Draft 2836 introduced changes to the Law of Ukraine “On personal data protection”, the Code of Administrative Violations of Ukraine, and the Law of Ukraine “On ratification of Convention for the protection of individuals with regard to automatic processing of personal data and additional protocol to the convention for the protection of individuals with regard to automatic processing of personal data regarding supervisory authorities and trans-border data flows” stipulating that the Commissioner of the Verkhovna Rada for Human Rights (Ombudsman) is appointed to be an authorized body for personal data protection.

Draft 2836 also lifts the mandatory registration of personal databases; but instead introduces an obligation to notify the ombudsman of processing of personal data which constitutes a specific risk to the rights and liberties of subjects of personal data.

Draft 2836 vests the ombudsman with powers to regulate and exert control over compliance with data protection legislation, as follows:

  • scheduled and non-scheduled on-site and non-on-site audits of personal data holders and/or administrators;
  • recommendations for practical application of personal data protection legislation;
  • proposal to approve or amend personal data protection legislation;
  • approval of personal data protection regulations in events stipulated by the Law of Ukraine “On personal data protection”;
  • monitoring of new approaches and practices, trends and methods of personal data protection;
  • endorsement of draft codes of conduct in the sphere of personal data protection upon request of trade unions, self-governing and other non-governmental associations or legal entities; and
  • completion of protocols of administrative liability and their submission to court in events stipulated by the Law of Ukraine “On personal data protection”.

Draft 2836 will come into effect from 1 January 2014 following its execution by the President and official promulgation.

3. Number of anti-corruption laws approved

Law of Ukraine “On amendments to certain Ukrainian legal acts to bring the national legislation in compliance with standards of the Criminal law convention on corruption” (No. 221-VII dated April 18, 2013) (“Law 221”) came into effect.

Law 221 introduces a number of significant changes to the Code of Administrative Violations of Ukraine, the Criminal Code and the Criminal Proceeding Code. In addition, it changes administrative liability for obtaining an “illegal benefit” and establishes criminal liability where an officer merely accepts an offer, promise or obtains an “illegal benefit”. The “illegal benefit” shall mean “monetary funds which exceed by 0.5 times the non-taxed minimum individual income [i.e., UAH 8.5].

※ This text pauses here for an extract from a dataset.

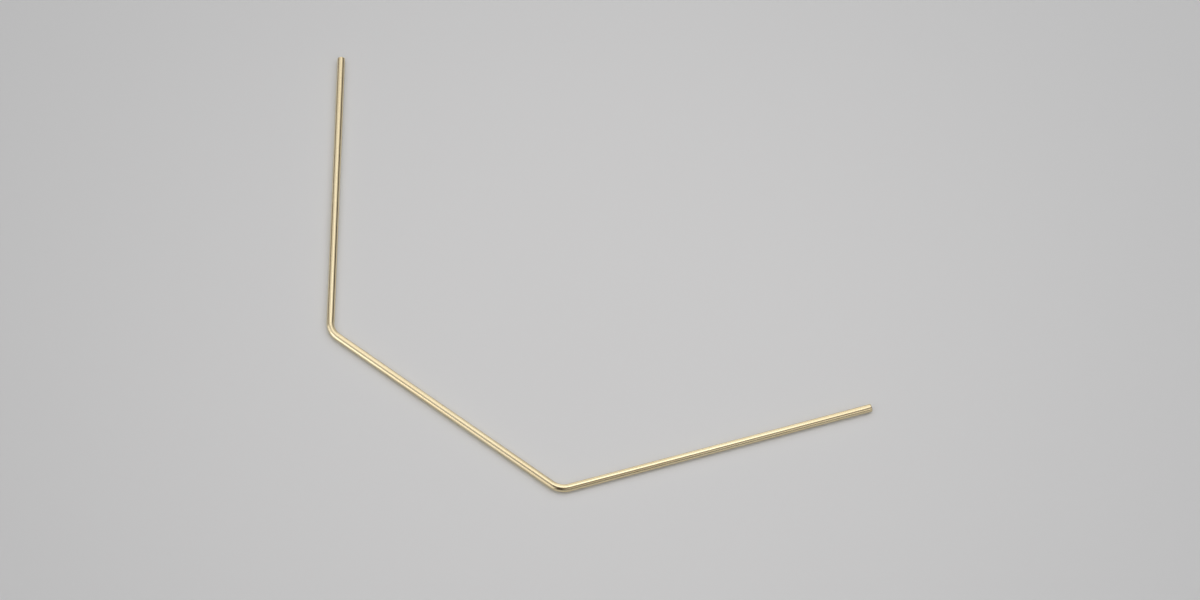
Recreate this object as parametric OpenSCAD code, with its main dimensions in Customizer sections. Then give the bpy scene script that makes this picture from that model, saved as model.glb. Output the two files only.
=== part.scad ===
// Stabilizer bar of a model car: one length of round spring-steel wire with two bends.
// The straight centre section turns in two bearing blocks on the chassis. The arms splay
// outwards, and a link's clamp collar slides over each plain end and is set along the arm.
// The bar lies flat. The centre section's axis runs along X through the origin, the arms
// point towards +Y, and the wire's axis is at z = 0 all the way.

/* [Wire] */
// Diameter of the wire
wire_d = 2; // [1:0.1:4]
// Radius that tumbling leaves on the rim of each cut end
end_round = 0.3; // [0.1:0.05:0.4]

/* [Centre section] */
// Length of the centre section, to the points where its axis meets the arms' axes
centre_span = 72; // [40:1:160]

/* [Arms] */
// Length of each arm, from that meeting point to the face of its cut end
arm_span = 80; // [30:1:160]

/* [Bends] */
// Angle by which each arm turns away from the line of the centre section
bend_angle = 53; // [10:1:90]
// Radius of each bend, at the wire's axis
bend_r = 5; // [3:0.5:10]
// Diameter that the wire loses in a bend, where bending stretches it
bend_thinning = 0.01; // [0.01:0.01:0.05]

/* [Hidden] */
$fn = 48;
wire_r = wire_d / 2;
bent_wire_r = (wire_d - bend_thinning) / 2;
// How far short of the meeting point each straight ends, to leave room for the bend
setback = bend_r * tan(bend_angle / 2);
centre_straight = centre_span - 2 * setback;
arm_straight = arm_span - setback;
// How far the full wire of each straight reaches over the thinner wire of the bend
lap = 0.1;

// The centre section's straight wire, along X with the origin at its middle
module centre_section() {
    rotate([0, 90, 0])
        cylinder(h = centre_straight + 2 * lap, r = wire_r, center = true);
}

// A bend about the origin that begins below it, heading along +X, and turns towards +Y
module bend() {
    rotate([0, 0, -90])
        rotate_extrude(angle = bend_angle)
            translate([bend_r, 0])
                circle(r = bent_wire_r);
}

// Half of an arm's section along its axis: the straight wire, with a round on its cut rim
module arm_profile() {
    translate([0, -lap])
        square([wire_r, arm_straight - end_round + lap]);
    square([wire_r - end_round, arm_straight]);
    intersection() {
        square([wire_r, arm_straight]);
        translate([wire_r - end_round, arm_straight - end_round])
            circle(r = end_round);
    }
}

// An arm along +X to its cut end, with the bend's end at the origin
module arm() {
    rotate([0, 90, 0])
        rotate_extrude()
            arm_profile();
}

// The bend and the arm at the centre section's +X end. The arm turns about the bend's centre.
module bent_side() {
    translate([centre_straight / 2, bend_r, 0]) {
        bend();
        rotate([0, 0, bend_angle])
            translate([0, -bend_r, 0])
                arm();
    }
}

module stabilizer_bar() {
    color("#cdb77d")
        union() {
            centre_section();
            bent_side();
            mirror([1, 0, 0])
                bent_side();
        }
}

stabilizer_bar();
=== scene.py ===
# %% [markdown]
# # A stabilizer bar in Blender
#
# The bar is one length of round spring-steel wire, 2 mm thick, with two bends and a pale
# gold plating. It lies flat on a pale table, and its two arms splay outwards. There is
# little shape to see, so the picture rests on three things: bends that are truly round, the
# stripes that the lights draw along the wire, and a finish that still looks like drawn wire
# from close by.
#
# The CAD model is loaded first, as a fixed frame. All lengths from here on are in metres.

# %% Load the frame
import math

import bpy
import numpy as np
from mathutils import Matrix, Vector


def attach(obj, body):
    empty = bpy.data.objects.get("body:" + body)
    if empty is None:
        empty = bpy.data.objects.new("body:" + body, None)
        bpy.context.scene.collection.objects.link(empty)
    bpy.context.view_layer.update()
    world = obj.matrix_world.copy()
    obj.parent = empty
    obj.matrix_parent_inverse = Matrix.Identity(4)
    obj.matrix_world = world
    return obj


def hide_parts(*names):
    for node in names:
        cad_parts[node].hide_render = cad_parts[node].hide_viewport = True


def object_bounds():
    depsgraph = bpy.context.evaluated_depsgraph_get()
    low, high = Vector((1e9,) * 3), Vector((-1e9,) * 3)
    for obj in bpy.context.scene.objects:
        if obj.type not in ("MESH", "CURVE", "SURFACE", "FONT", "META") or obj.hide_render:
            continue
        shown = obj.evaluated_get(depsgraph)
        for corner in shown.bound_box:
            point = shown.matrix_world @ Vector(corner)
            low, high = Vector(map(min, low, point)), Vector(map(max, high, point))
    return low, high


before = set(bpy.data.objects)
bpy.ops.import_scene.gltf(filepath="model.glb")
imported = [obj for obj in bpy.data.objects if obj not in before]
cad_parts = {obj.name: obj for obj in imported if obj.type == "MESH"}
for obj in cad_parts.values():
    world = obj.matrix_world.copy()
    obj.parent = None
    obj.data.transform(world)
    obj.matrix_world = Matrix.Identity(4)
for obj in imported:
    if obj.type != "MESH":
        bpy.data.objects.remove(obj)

MM = 0.001
cad_low, cad_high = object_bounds()
print("CAD box in mm", [round(v / MM, 2) for v in (*cad_low, *cad_high)])

# %% [markdown]
# ## The camera
#
# A photograph fixes where its camera stood once enough points of a known shape are found in
# it. Here that is the line of the wire from tip to tip. The camera stands 37 degrees round
# from the front, looks down steeply, and has a long lens, because both arms look nearly as
# thick as the centre section. It points at the middle of the picture with no shift.

# %% Place the camera
CAMERA_AZIMUTH = 36.87
CAMERA_ELEVATION = 62.70
CAMERA_PLACE = (233.76 * MM, -247.29 * MM, 714.20 * MM)
LENS = 96
camera_data = bpy.data.cameras.new("camera")
camera_data.sensor_width = 36
camera_data.lens = LENS
camera_data.clip_start, camera_data.clip_end = 0.01, 20
camera = bpy.data.objects.new("camera", camera_data)
camera.location = CAMERA_PLACE
camera.rotation_euler = (math.radians(90 - CAMERA_ELEVATION), 0, math.radians(CAMERA_AZIMUTH))
bpy.context.collection.objects.link(camera)
bpy.context.scene.camera = camera
print("camera at", [round(v, 3) for v in camera.location], "lens", LENS, "mm")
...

Depending on the amount of the obtained “illegal benefit”, the recurrence of obtaining such a benefit or whether the benefit was obtained by prior collusion or by an officer holding senior position, the criminal liability may be instituted in the form of a fine, a sentence for a period of 8 to 12 years with confiscation of property and a prohibition from occupying certain positions for a period of 3 years.

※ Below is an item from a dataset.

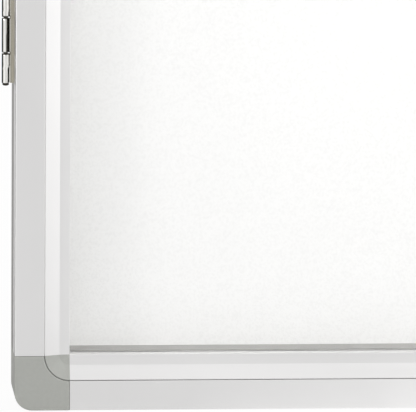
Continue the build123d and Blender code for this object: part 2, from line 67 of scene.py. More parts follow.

Law 221 stipulates events when an individual who offered or provided the “illegal benefit” shall be released from criminal liability.

Law of Ukraine “On changes to certain Ukrainian legal acts to implement the state anticorruption policy” (No. 224-VII dated May 14, 2013) (“Law 224”) came into effect.

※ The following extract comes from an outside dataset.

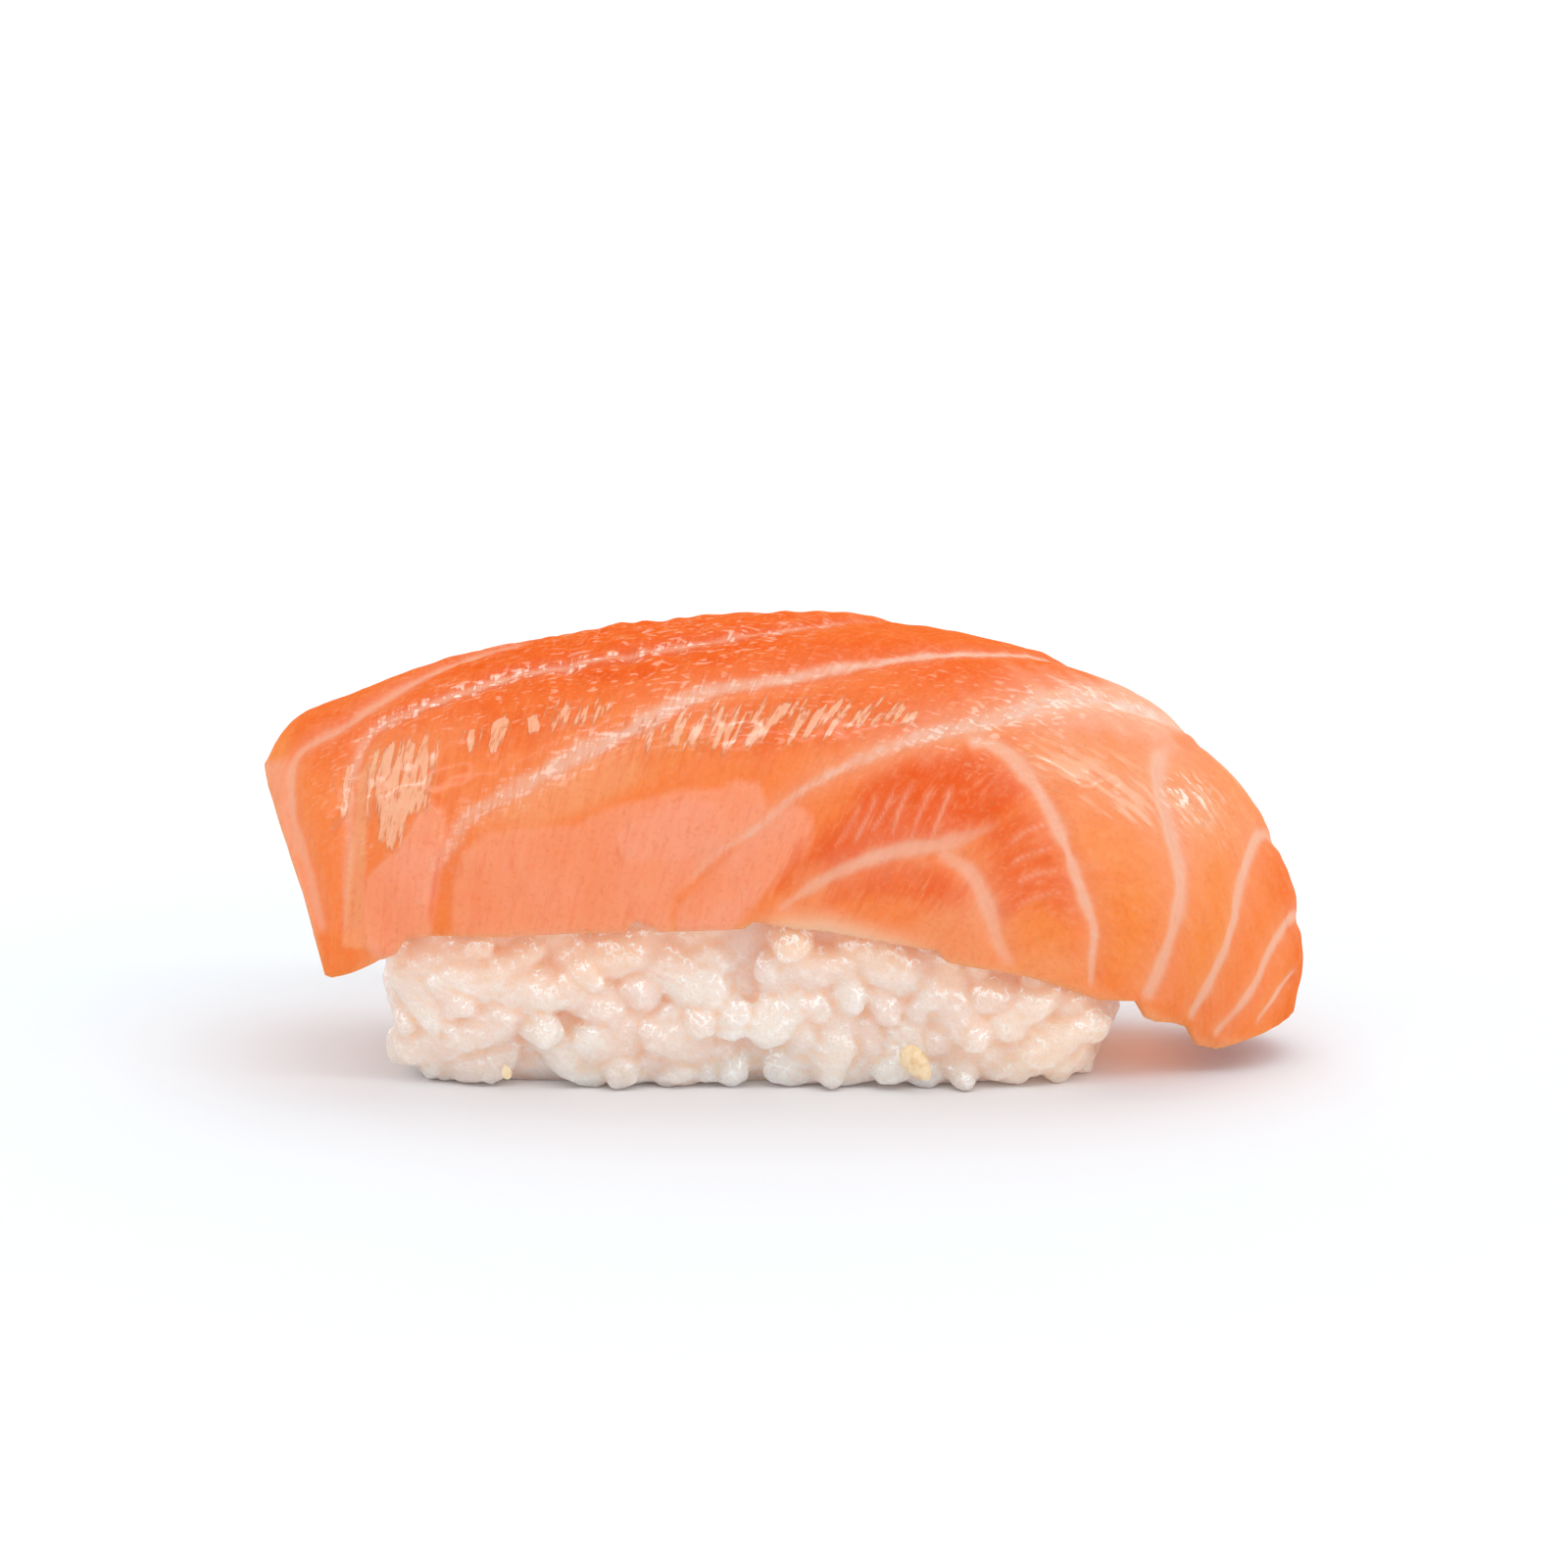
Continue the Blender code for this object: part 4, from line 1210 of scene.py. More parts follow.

Law 224 introduces changes to Article 36 of the Labour Code of Ukraine by permitting termination of employment relations with an employee of an enterprise (regardless of the form of ownership) on the basis of a valid court decision imposing liability on the employee for a corruption offence in connection with the violation of restrictions stipulated by article 6 of the Law of Ukraine "On fundamentals for prevention and counteraction to corruption".

Law 224 also stipulates that an individual who has informed of acts of corruption committed by other individuals may not be terminated or forced to be terminated, subjected to disciplinary liability or adversely affected by a CEO or employer (transferred to another job, confirmed of qualification, employment terms and conditions changed etc.) in connection with such notification. In addition, information on individuals held liable for committing corruption offences shall be recorded in the relevant Single state registry.

Law of Ukraine “On amendments to the Criminal code of Ukraine and the Criminal proceeding code of Ukraine (in order to implement EU-Ukraine visa dialogue action plan)” (No. 222-VII dated April 18, 2013) ("Law 222") will come into effect on December 16, 2013. Law 222 introduces Article 96-1 to the Criminal Code of Ukraine stipulating a “special confiscation” which means involuntary seizure in favour of the state on the basis of a court decision of money, valuables and other property obtained by illegal method.